Se só pudesses dar uma dica às pessoas que estão a pensar fazer o caminho, qual seria?
Anselmo: A dica que posso deixar a quem vai, pela primeira vez, fazer o Caminho é: Vão! Nada vos vai faltar. Vão, simplesmente. Deixem as coisas fluir. Acredito que possam ter alguns receios, mas não temam, a transformação que vão sentir vai fazer com que nada os detenha! Claro que cada um sabe de si, mas tenho a certeza absoluta de que o que nos transforma é o desconhecido. É o deixar acontecer, mochila à costas e pés ao caminho. Porque hotéis marcados, mandar a mochila em carrinhas, não sei, não me parece que seja esse o espirito, mas ………
Qual foi a tua reação quando chegaste a Santiago?
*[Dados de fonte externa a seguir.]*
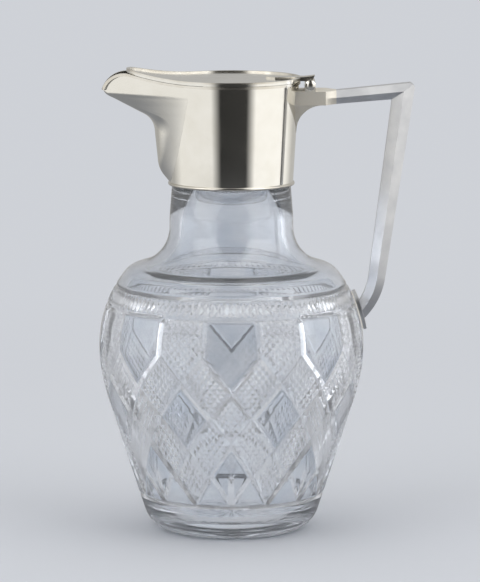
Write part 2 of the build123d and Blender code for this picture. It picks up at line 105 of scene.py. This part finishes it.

Anselmo: Quando eu e Pedro chegámos a Santiago (o João tinha ido fazer uma etapa que lhe faltava), havia um misto de emoções. A alegria de termos chegado e a tristeza de ter acabado! Apenas nos abraçámos. O Pedro deu-me os Parabéns pelo meu aniversário e lá fomos à oficina do peregrino levantar a nossa Compostela e a senha para ir à missa. Ainda fomos à Igreja de S.Francisco, porque o João nos tinha explicado que lá também nos carimbavam o passaporte e nos davam um diploma (como a Compostela): assim fizemos. Já quando passámos em Padron, fomos levantar a Padronela, porque o João nos disse, senão, provavelmente, teríamos passado sem saber. O momento alto da chegada estava reservado para quando o João chegasse , foi incontrolável. Abraçámo-nos os três, exteriorizamos os nossos sentimentos. Foi, de facto, um momento marcante, mais marcante ficou quando o João me deu uma prenda de aniversário. Uma seta em madeira com a gravação de um peregrino. Disse que a encontrou quando vinha a fazer o Caminho e pensou: está aqui a prenda para o Anselmo. Almoçámos juntos , fizemos o Caminho de regresso juntos. O João ficou em Guimarães, onde vive. Custou bastante a despedida, mas não seria para sempre (já no reencontrámos na semana do Natal) e eu e o meu amigo Pedro lá viemos até S.Pedro da Cova – Gondomar – onde todos nos esperavam.